## BEGIN Material

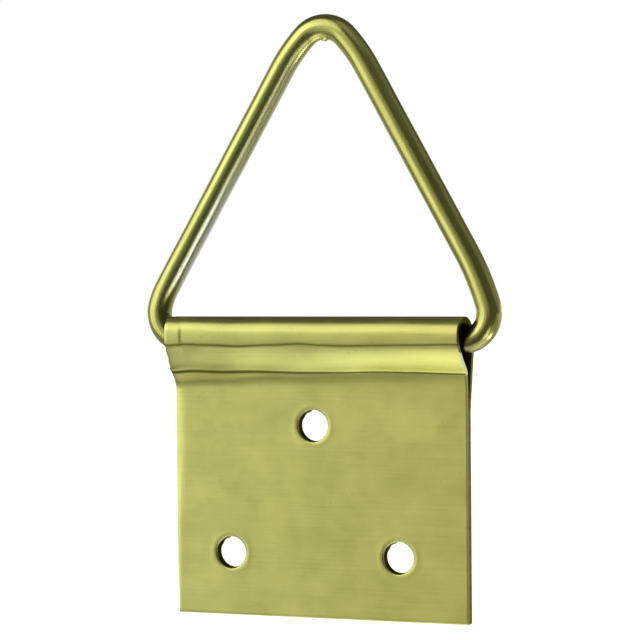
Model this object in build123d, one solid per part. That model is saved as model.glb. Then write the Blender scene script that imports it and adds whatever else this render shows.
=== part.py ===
"""Picture hanger: a triangular wire ring that swings in the knuckle of a folded sheet plate.

The origin is the top screw hole's centre on the back face. +Z points up to the ring's
apex, the front faces -Y, and the two leaves of the plate hang below the knuckle.
"""
import os
from math import atan2, cos, radians, sin, tan

from build123d import *

# Sheet of the plate, folded double over the ring
sheet = 0.48
leaf_gap = 0.04
plate_width = 25.0
plate_middle = 0.5
tail_length = 15.4
corner_round = 0.2

# Knuckle, seen from the side: crown on top, flat front wall, shoulder back to the leaves
crown_height = 8.75
crown_front_radius = 1.0
crown_back_radius = 2.0
knuckle_front = 3.14
knuckle_back = 0.92
back_foot_height = 1.3
back_shoulder_height = 6.2
back_bend_radius = 3.0
ridge_height = 6.55
valley_height = 4.28
fold_radius = 0.5

# Holes through both leaves
hole_diameter = 2.55
hole_rim_round = 0.1
lower_hole_spacing = 14.44
lower_hole_drop = 10.35

# Ring: round wire, its base leg loose in the knuckle
wire_diameter = 2.0
wire_back_clearance = 0.39
wire_height = 6.82
left_bend_inset = 0.77
right_bend_inset = 0.29
wire_end_gap = 0.3

# Each lower corner of the ring is a tight bend that eases into the leg
left_leg_angle = 59.3
left_bend_radius = 2.2
left_bend_turn = 104.0
left_ease_radius = 5.6
right_leg_angle = 60.8
right_bend_radius = 2.2
right_bend_turn = 107.3
right_ease_radius = 22.7

# The apex is a tight bend with an easing bend on either side
apex_radius = 2.37
apex_ease_radius = 13.0
apex_ease_turn = 14.0

# Places that follow from the sizes above
half_sheet = sheet / 2
plate_thickness = 2 * sheet + leaf_gap
shoulder_angle = atan2(knuckle_front - plate_thickness, ridge_height - valley_height)
wire_depth = knuckle_back - sheet - wire_back_clearance - wire_diameter / 2
left_reach = plate_width / 2 - left_bend_inset
right_reach = plate_width / 2 - right_bend_inset


def folded_line():
    """Middle of the sheet from the side, as (depth, height), from one free end to the other."""
    back = knuckle_back - half_sheet
    front = half_sheet - knuckle_front
    crown = crown_height - half_sheet
    front_radius = crown_front_radius - half_sheet
    back_radius = crown_back_radius - half_sheet
    fold_rise = half_sheet * tan(shoulder_angle / 2)
    back_leaf = FilletPolyline(
        (-half_sheet, -tail_length),
        (-half_sheet, back_foot_height),
        (back, back_shoulder_height),
        (back, crown - back_radius),
        radius=back_bend_radius,
    )
    back_turn = JernArc(back_leaf @ 1, (0, 1), back_radius, 90)
    crown_flat = Line(back_turn @ 1, (front + front_radius, crown))
    front_turn = JernArc(crown_flat @ 1, (-1, 0), front_radius, 90)
    front_leaf = FilletPolyline(
        front_turn @ 1,
        (front, ridge_height + fold_rise),
        (half_sheet - plate_thickness, valley_height + fold_rise),
        (half_sheet - plate_thickness, -tail_length),
        radius=fold_radius,
    )
    return Wire([*back_leaf.edges(), back_turn, crown_flat, front_turn, *front_leaf.edges()])


def sheet_section():
    """Outline of the folded sheet: both faces of the middle line, closed at the free ends."""
    outer = folded_line().offset_2d(half_sheet, side=Side.RIGHT, closed=False)
    inner = folded_line().offset_2d(half_sheet, side=Side.LEFT, closed=False)
    lower_ends = [
        Line((-side, -tail_length), (-side - sheet, -tail_length))
        for side in (0, plate_thickness - sheet)
    ]
    return make_face([*outer.edges(), *inner.edges(), *lower_ends])


def hole_places():
    """The holes' centres, as (across, height)."""
    half_row = lower_hole_spacing / 2
    return [(0, 0), (-half_row, -lower_hole_drop), (half_row, -lower_hole_drop)]


def hanger_plate():
    """One strip of sheet, folded over the ring and punched through both leaves."""
    plate = extrude(Plane.YZ * sheet_section(), plate_width)
    plate = Pos(plate_middle - plate_width / 2, 0, 0) * plate

    corners = plate.edges().filter_by(Axis.Y).group_by(Axis.Z)[0]
    plate = fillet(corners, corner_round)

    for across, height in hole_places():
        punch = Cylinder(hole_diameter / 2, 3 * plate_thickness)
        plate -= Pos(across, -plate_thickness / 2, height) * Rot(90, 0, 0) * punch

    rims = plate.edges().filter_by(GeomType.CIRCLE)
    rims = rims.filter_by(lambda edge: abs(edge.radius - hole_diameter / 2) < hole_rim_round / 10)
    return fillet(rims.group_by(Axis.Y)[0], hole_rim_round)


def corner_bends(reach, leg_angle, bend_radius, bend_turn, ease_radius):
    """Base leg's half and its corner, drawn to the right: straight, tight bend, easing bend."""
    straight = Line((wire_end_gap / 2, 0), (reach, 0))
    bend = JernArc(straight @ 1, straight % 1, bend_radius, bend_turn)
    ease = JernArc(bend @ 1, bend % 1, ease_radius, 180 - leg_angle - bend_turn)
    return Curve([straight, bend, ease])


def apex_bends():
    """The top bend from the right leg to the left one: easing, tight, easing."""
    right_slope = (-cos(radians(right_leg_angle)), sin(radians(right_leg_angle)))
    tight_turn = left_leg_angle + right_leg_angle - 2 * apex_ease_turn
    into = JernArc((0, 0), right_slope, apex_ease_radius, apex_ease_turn)
    top = JernArc(into @ 1, into % 1, apex_radius, tight_turn)
    out = JernArc(top @ 1, top % 1, apex_ease_radius, apex_ease_turn)
    return Curve([into, top, out])


def length_along(first, second, span):
    """Length along the first of two directions that, with some of the second, makes the span."""
    return (span.X * second.Y - span.Y * second.X) / (first.X * second.Y - first.Y * second.X)


def ring_line():
    """The wire's middle line as (across, height) from the base leg's axis, end to end."""
    right = corner_bends(
        right_reach, right_leg_angle, right_bend_radius, right_bend_turn, right_ease_radius
    )
    left = mirror(
        corner_bends(
            left_reach, left_leg_angle, left_bend_radius, left_bend_turn, left_ease_radius
        ),
        about=Plane.YZ,
    )
    apex = apex_bends()
    right_foot, left_foot = right.edges()[-1] @ 1, left.edges()[-1] @ 1
    up, down = apex.edges()[0] % 0, apex.edges()[-1] % 1
    apex_span = apex.edges()[-1] @ 1 - apex.edges()[0] @ 0
    right_leg = length_along(up, down, left_foot - right_foot - apex_span)
    apex = Pos(right_foot + up * right_leg) * apex
    legs = [
        Line(right_foot, apex.edges()[0] @ 0),
        Line(apex.edges()[-1] @ 1, left_foot),
    ]
    return Wire([*right.edges(), *apex.edges(), *legs, *left.edges()])


def triangle_ring():
    """One round wire bent to a triangle, its butted ends hidden inside the knuckle."""
    ring_plane = Plane((plate_middle, wire_depth, wire_height), x_dir=(1, 0, 0), z_dir=(0, -1, 0))
    path = ring_plane * ring_line()
    start = Plane(path @ 0, z_dir=path % 0)
    return sweep(start * Circle(wire_diameter / 2), path)


os.makedirs("parts", exist_ok=True)
for name, solid in (("hanger_plate", hanger_plate()), ("triangle_ring", triangle_ring())):
    export_step(solid, f"parts/{name}.step")
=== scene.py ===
"""Picture hanger in brass plate: a folded sheet and a triangular wire ring.

Meshes are drawn in millimetres in the CAD frame (origin at the top hole, front -Y, up +Z)
and scaled to metres once, when each object is made.
"""
from math import atan2, cos, hypot, pi, radians, sin

import bpy
from mathutils import Matrix, Vector


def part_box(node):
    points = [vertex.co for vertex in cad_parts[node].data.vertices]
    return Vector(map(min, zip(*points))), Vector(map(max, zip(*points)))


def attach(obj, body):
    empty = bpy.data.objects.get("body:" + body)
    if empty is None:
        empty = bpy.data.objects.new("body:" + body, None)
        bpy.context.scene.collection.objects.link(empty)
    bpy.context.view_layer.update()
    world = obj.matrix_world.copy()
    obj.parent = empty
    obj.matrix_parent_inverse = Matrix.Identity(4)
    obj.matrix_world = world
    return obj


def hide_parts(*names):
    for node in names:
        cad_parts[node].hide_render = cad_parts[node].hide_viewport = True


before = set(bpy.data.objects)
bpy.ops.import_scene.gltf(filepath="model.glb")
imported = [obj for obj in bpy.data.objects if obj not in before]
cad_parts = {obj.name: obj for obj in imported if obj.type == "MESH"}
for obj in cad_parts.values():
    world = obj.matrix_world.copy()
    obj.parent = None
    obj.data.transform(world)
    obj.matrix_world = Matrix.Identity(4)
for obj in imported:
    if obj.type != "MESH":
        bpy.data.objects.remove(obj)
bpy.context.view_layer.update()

MM = 0.001
IMAGE_WIDTH = 640

# Sheet of the plate
LEFT, RIGHT = (corner.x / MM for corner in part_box("hanger_plate"))
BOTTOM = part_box("hanger_plate")[0].z / MM
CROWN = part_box("hanger_plate")[1].z / MM
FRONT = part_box("hanger_plate")[0].y / MM
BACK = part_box("hanger_plate")[1].y / MM
SHEET = 0.48
LEAF_GAP = 0.04
HALF = SHEET / 2
THICKNESS = 2 * SHEET + LEAF_GAP

# Knuckle from the side
CROWN_FRONT_RADIUS = 1.0
CROWN_BACK_RADIUS = 2.0
RIDGE = 6.55
VALLEY = 4.28
WALL_LEAN = 5.0
FOOT = 1.3
SHOULDER_BACK = 6.2
BULGE_EASE = 0.45
FRONT_TOP = VALLEY - 1.85
SETTLE_REACH = 0.6

# How far the middle line's creases stand above those of the outer face
FOLD_RISE = 0.08

# Creases: how far each bend reaches up and down the sheet, and the groove cut along it
CREASE_ABOVE = 0.42
CREASE_BELOW = 0.18
GROOVE = 0.035
GROOVE_MIDDLE = 0.68
GROOVE_FLATNESS = 1.5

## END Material

## Required work:
Extract, word for word, the line containing "Wire([*right.edges(), *apex.edges(), *legs, *left.edges()])", the line containing "obj.parent = empty", and every line between them.

## The reply:
    return Wire([*right.edges(), *apex.edges(), *legs, *left.edges()])


def triangle_ring():
    """One round wire bent to a triangle, its butted ends hidden inside the knuckle."""
    ring_plane = Plane((plate_middle, wire_depth, wire_height), x_dir=(1, 0, 0), z_dir=(0, -1, 0))
    path = ring_plane * ring_line()
    start = Plane(path @ 0, z_dir=path % 0)
    return sweep(start * Circle(wire_diameter / 2), path)


os.makedirs("parts", exist_ok=True)
for name, solid in (("hanger_plate", hanger_plate()), ("triangle_ring", triangle_ring())):
    export_step(solid, f"parts/{name}.step")
=== scene.py ===
"""Picture hanger in brass plate: a folded sheet and a triangular wire ring.

Meshes are drawn in millimetres in the CAD frame (origin at the top hole, front -Y, up +Z)
and scaled to metres once, when each object is made.
"""
from math import atan2, cos, hypot, pi, radians, sin

import bpy
from mathutils import Matrix, Vector


def part_box(node):
    points = [vertex.co for vertex in cad_parts[node].data.vertices]
    return Vector(map(min, zip(*points))), Vector(map(max, zip(*points)))


def attach(obj, body):
    empty = bpy.data.objects.get("body:" + body)
    if empty is None:
        empty = bpy.data.objects.new("body:" + body, None)
        bpy.context.scene.collection.objects.link(empty)
    bpy.context.view_layer.update()
    world = obj.matrix_world.copy()
    obj.parent = empty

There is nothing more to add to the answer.